Single by Labi Siffre

from the album So Strong
- B-side: "I'm Alright"
- Released: February 1987
- Genre: R&B, gospel
- Length: 4:10
- Label: China
- Songwriter: Labi Siffre
- Producer: Glyn Johns

Labi Siffre singles chronology
| "Nightmare" (1982) | "(Something Inside) So Strong" (1987) | "Nothin's Gonna Change" (1987) |

= (Something Inside) So Strong =

"(Something Inside) So Strong" is a song written and recorded by British singer-songwriter Labi Siffre. Released as a single in 1987, it was one of the biggest successes of his career, peaking at number four on the UK Singles Chart.

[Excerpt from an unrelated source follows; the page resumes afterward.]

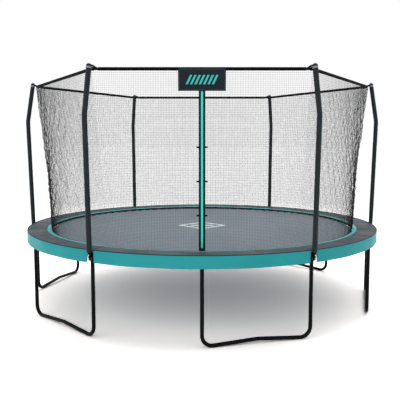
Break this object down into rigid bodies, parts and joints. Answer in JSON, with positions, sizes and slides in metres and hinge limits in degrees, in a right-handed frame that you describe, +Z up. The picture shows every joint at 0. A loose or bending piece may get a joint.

The song was written in 1984, inspired by a television documentary on apartheid in South Africa seen by Siffre in which white soldiers were filmed shooting at black civilians in the street. He told the BBC's Soul Music programme in 2014 that the song was also influenced by his experience as a homosexual child, adolescent, and adult. Siffre originally intended to give the song to another artist to sing, but could find no one suitable and was persuaded to release it himself.

The song has remained enduringly popular and is an example of the political and sociological thread running through much of Siffre's lyrics and poetry. It won the Ivor Novello Award for Best Song Musically and Lyrically, and has been used in Amnesty International campaigns.

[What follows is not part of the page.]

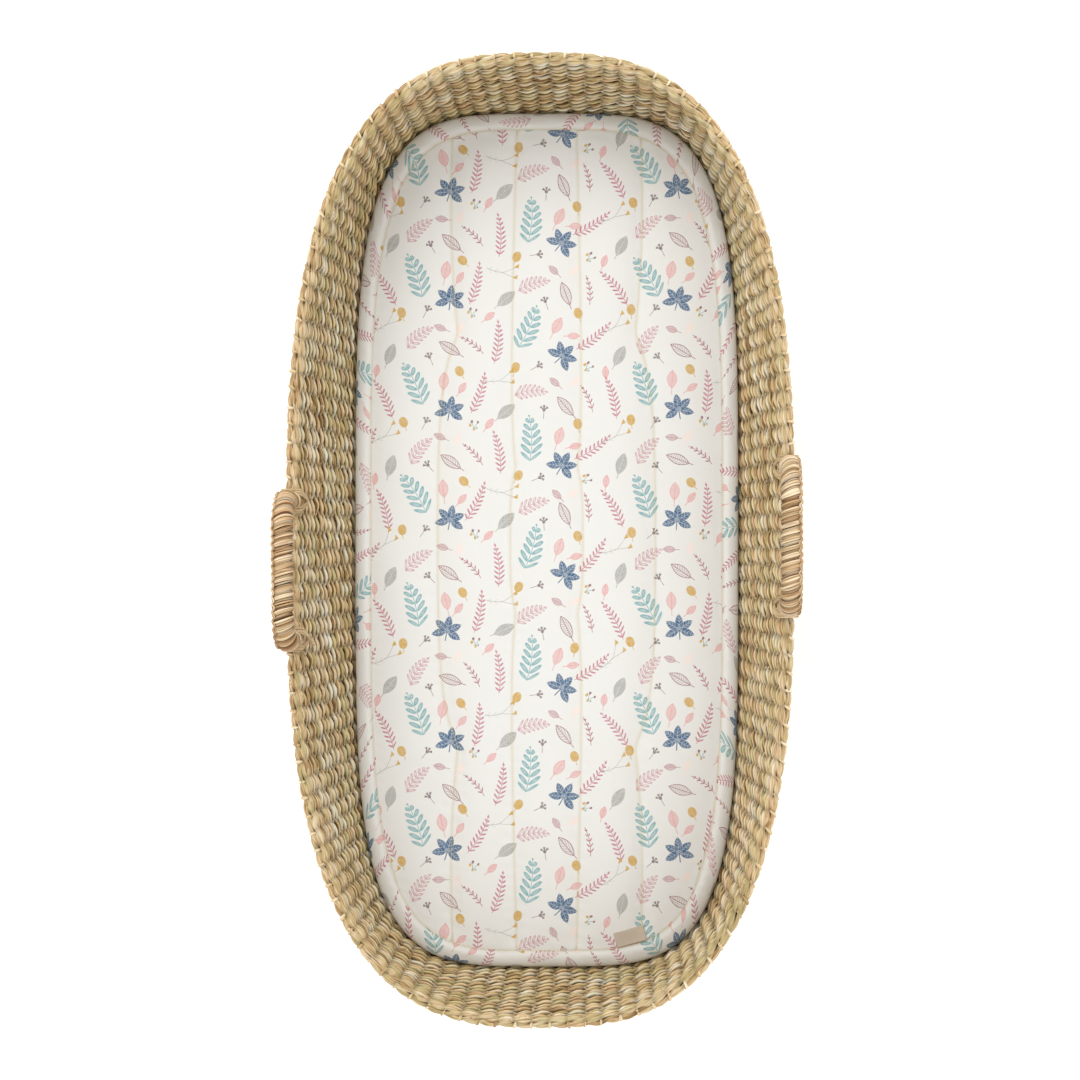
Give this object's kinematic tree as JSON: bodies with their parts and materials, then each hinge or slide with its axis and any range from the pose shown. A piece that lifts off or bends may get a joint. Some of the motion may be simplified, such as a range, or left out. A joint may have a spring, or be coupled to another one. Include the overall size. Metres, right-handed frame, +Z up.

The song was the subject of a 2014 episode of BBC Radio 4's Soul Music, in which a range of speakers including Siffre discussed the song's significance to them.

In September 2025 Siffre issued a cease and desist order to British far-right activist Tommy Robinson, over his use of the song at a rally, saying: "Anybody who knows me... will know the joke of them using the work of a positive atheist, homosexual black artist as apparently representative of their movement."

Years later the song was also done by South African musician Lira to critical acclaim.

== Charts ==

=== Weekly charts ===

| Chart (1987) | Peak position |
|---|---|
| Australia (Kent Music Report) | 76 |
| Ireland (Irish Singles Chart) | 2 |
| Netherlands (Nederlandse Top 40) | 3 |
| United Kingdom (Official Charts Company) | 4 |

=== Year-end charts ===

| Chart (1987) | Position |
|---|---|
| Netherlands (Dutch Top 40) | 28 |

== Kenny Rogers ==

Kenny Rogers performed a version on his 1989 album Something Inside So Strong.

==The Rosa Parks Tribute Singers version==
In 1995, Verity Records released Verity Records Presents: A Tribute to Mrs. Rosa Parks. A cover version performed by a chorus of gospel singers, including Fred Hammond (who produced the track), Yolanda Adams, Shirley Caesar, Daryl Coley and Vanessa Bell Armstrong, was the first track.

==Rik Waller version==
Pop Idol contestant Rik Waller reached number 25 on the UK Singles Chart with his cover version in July 2002.

==Shaun Williamson performance==
In 2014, British actor Shaun Williamson performed the song live at the 2014 World Indoor Bowls Championship. After being televised live nationally, it became a meme and was mashed up in video form with two successive U.S. presidential inauguration ceremonies.